At this time, Risty said, it's not feasible to do the brain and spinal cord removal.

"Eventually, there may be equipment to make that work," he added.

Central Bi-Products will charge a per-animal fee for cattle that are either 30 months of age or older, or whose age cannot be verified.

Darling International's Blue Earth facility, which receives carcasses from Klarenbeek and Son Rendering in Luverne, already requires cattle producers to clearly mark animals.

Allen Klarenbeek is a contract hauler for Darling and services Rock, Nobles, Pipestone and Murray counties, as well as portions of Cottonwood and Jackson counties. He said he isn't currently planning to charge producers an extra fee for picking up restricted cattle.

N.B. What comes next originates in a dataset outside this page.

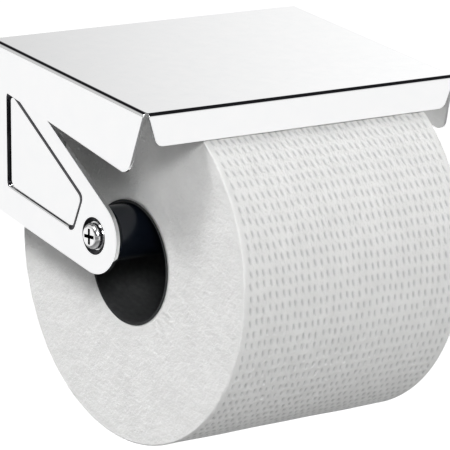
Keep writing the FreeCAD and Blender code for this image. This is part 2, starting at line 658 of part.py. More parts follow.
def make_lip():
    """The front bend and the short lip below it, with slanted ends and rounded corners."""
    outer = "dims.cover_bend"
    gauge = "dims.cover_gauge"
    turn = "dims.cover_flare"
    wide = "places.cover_width - 2 * dims.corner_relief"
    left = "-places.side + dims.corner_relief"
    centre_y = cover_y("dims.cover_bend")
    centre_z = cover_z("-dims.cover_bend")
    bend_turn = TURNS["x"].multiply(FreeCAD.Rotation(FreeCAD.Vector(0, 0, 1), 90))
    rounding = bend("lip_bend", outer, gauge, (left, centre_y, centre_z), left, wide, bend_turn,
                    "90 - " + turn)
    drop = "places.lip_leg"
    out_y = "(%s) - %s * cos(%s)" % (centre_y, outer, turn)
    out_z = "(%s) + %s * sin(%s)" % (centre_z, outer, turn)
    foot = (left, "%s - (%s) * sin(%s)" % (out_y, drop, turn),
            "%s - (%s) * cos(%s)" % (out_z, drop, turn))
    leg = lean("lip_leg", FreeCAD.Vector(1, 0, 0), "-", (wide, gauge, drop), foot)

    sketch = doc.addObject("Sketcher::SketchObject", "lip_outline")
    sketch.Placement.Rotation = FreeCAD.Rotation(FreeCAD.Vector(1, 0, 0), 90)
    sketch.setExpression("Placement.Base.y", cover_y("dims.trim_reach"))
    end_x = "places.side - dims.corner_relief"
    low = cover_z("-dims.lip_drop")
    shape = pad("lip_shape", sketch, [
        ("-(%s)" % end_x, cover_z("0")),
        ("-(%s - dims.lip_slant)" % end_x, low),
        ("%s - dims.lip_slant" % end_x, low),
        (end_x, cover_z("0")),
    ], "2 * dims.trim_reach")

    def corner(middle, run):
        return abs(run.y) > 0.99 and middle.z < value("hinge_below_top") - 0.9 * value("lip_drop")

    shape = rounded("lip_corners", shape, value("lip_corner"), corner)
    return [common("lip", leg, shape), rounding]


def make_cover():
    """Top, front lip and two side flanges from one sheet, drawn level about the hinge axis."""
    bend_x = "(places.side - dims.cover_bend)"
    top = box("cover_top",
              ("-" + bend_x, cover_y("dims.cover_bend"), cover_z("-dims.cover_gauge")),
              (bend_x, cover_y("dims.cover_depth"), cover_z("0")))
    pieces = [top] + make_lip() + make_side_flange("left") + make_side_flange("right")
    body = fuse("cover_blank", *pieces)
    hole = rod("cover_rod_hole", "dims.rod_radius + dims.running_fit", "-places.side - dims.trim_reach",
               "places.cover_width + 2 * dims.trim_reach", ("0", "0"))
    cover = cut("cover_sheet", body, hole)
    cover.Placement.Rotation = FreeCAD.Rotation(FreeCAD.Vector(1, 0, 0), 1)
    cover.setExpression("Placement.Rotation.Angle", "dims.cover_tilt")
    return bind(cover, {}, ("0",) + HINGE)


# ---------------------------------------------------------------- assembly and output

def main():
    nodes = make_roll()
    nodes.append(make_bracket())
    nodes.extend(make_hinge())
    nodes.append(make_arm_screw())
    nodes.append(make_spindle())
    nodes.extend(make_spindle_hardware())
    nodes.extend(make_roller())
    nodes.append(make_cover())
    doc.recompute()

    for item in doc.Objects:
        if "Invalid" in item.State or "Error" in item.State:
            raise RuntimeError("%s did not compute: %s" % (item.Name, item.State))
    for node in nodes:
        node.Label = node.Name
        shape = node.Shape
        if shape.isNull() or not shape.isValid() or len(shape.Solids) != 1:
            raise RuntimeError("%s is not one valid solid" % node.Name)
    for node in nodes:
        node.Shape.exportStep("parts/%s.step" % node.Label)
        box_of = node.Shape.BoundBox
        print("%-18s %9.1f mm3  x %.1f..%.1f  y %.1f..%.1f  z %.1f..%.1f" % (
            node.Label, node.Shape.Volume, box_of.XMin, box_of.XMax,
            box_of.YMin, box_of.YMax, box_of.ZMin, box_of.ZMax))
    for alias in ("cover_width", "hinge_height", "roll_drop", "plate_top", "plate_bottom"):
        print(alias, round(value(alias), 3))


main()
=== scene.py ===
"""Looks of the toilet paper holder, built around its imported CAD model. Metres, in the CAD's frame."""
import math

import bpy
import numpy as np
from mathutils import Matrix, Vector
from mathutils.geometry import tessellate_polygon

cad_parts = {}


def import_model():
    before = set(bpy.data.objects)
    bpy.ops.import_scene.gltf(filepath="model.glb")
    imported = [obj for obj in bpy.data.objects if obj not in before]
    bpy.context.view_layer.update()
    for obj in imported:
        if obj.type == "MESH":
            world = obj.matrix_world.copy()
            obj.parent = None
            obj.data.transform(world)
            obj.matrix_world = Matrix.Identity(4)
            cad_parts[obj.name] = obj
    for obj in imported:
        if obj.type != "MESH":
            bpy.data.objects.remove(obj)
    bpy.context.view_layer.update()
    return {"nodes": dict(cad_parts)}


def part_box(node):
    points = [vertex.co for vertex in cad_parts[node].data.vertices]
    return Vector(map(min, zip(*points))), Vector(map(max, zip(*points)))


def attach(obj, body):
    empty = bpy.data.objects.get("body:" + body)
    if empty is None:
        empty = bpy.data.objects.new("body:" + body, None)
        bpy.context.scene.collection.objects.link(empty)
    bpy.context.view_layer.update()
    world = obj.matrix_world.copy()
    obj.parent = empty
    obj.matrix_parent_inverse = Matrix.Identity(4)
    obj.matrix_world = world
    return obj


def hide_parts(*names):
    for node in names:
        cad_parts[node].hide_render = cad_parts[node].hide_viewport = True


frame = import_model()
NODES = frame["nodes"]
MM = 0.001

# ------------------------------------- sizes in millimetres, places as (y, z) in the CAD's frame

COVER = dict(half=66.05, depth=88.3, gauge=1.0, bend=1.6, flare=4.5, tilt=9.3,
             lip_drop=11.2, lip_slant=3.6, lip_corner=3.5,
             flange_front=21.7, flange_rear=13.9, flange_slant=2.9, toe=4.0,
             axis_drop=7.5, axis_run=89.3, hole=2.08, soft=0.16)
HINGE = (-20.7, 26.696)
SPINDLE = (-67.1, -27.9)
BRACKET = dict(outer=56.05, gauge=1.5, bend=3.0, top=23.696, bottom=-24.665, tip=12.8,
               top_slope=0.7395, low_slope=0.2446, ear=6.0, blend=5.0, rod=2.0,
               bolt=40.0, bolt_hole=2.6, foot=2.5, ear_neck=16.0, soft=0.25)
# crests: how wide the rolled edge is on the front, lower, back and upper side
PANEL = dict(over=8.0, under=10.4, end=11.8, off_wall=17.2, corner=2.5, depth=0.9,
             crown=0.4, root=0.3, crests=(0.9, 0.35, 1.9, 1.5), wider_inside=1.3)
SEAT = dict(radius=6.1, depth=0.8, hole=2.6, wider_inside=1.35)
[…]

Mark Myers, chief operating officer for Darling International's office in Des Moines, Iowa, said renderers have limited options if they aren't going to remove the brain and spinal cord from restricted carcasses.

"We can either not pick up cattle over 30 months or provide a service to the producer that we will haul them directly to the landfill," said Myers. "Specifically in Iowa (not picking up the animals) is not an option we're considering."

The age restriction rule on rendered animals has been a topic of food safety discussion for seven or eight years. But with no known human cases of BSE in the U.S., some renderers wonder if the rule is necessary.

"We haven't had a problem with cattle over 30 months in this country, and we haven't found a direct correlation," Risty said. "We have been under the impression that the present rules have been working pretty good."

At Central Bi-Products, the rule will mean additional documentation and extra fees. Beef and dairy producers will be required to sign a form stating that any animal over 30 months of age will be clearly marked--most likely with an orange paint stick mark on the forehead.

The extra fees would help offset costs of transportation to Long Prairie--which is about 100 miles from Redwood Falls.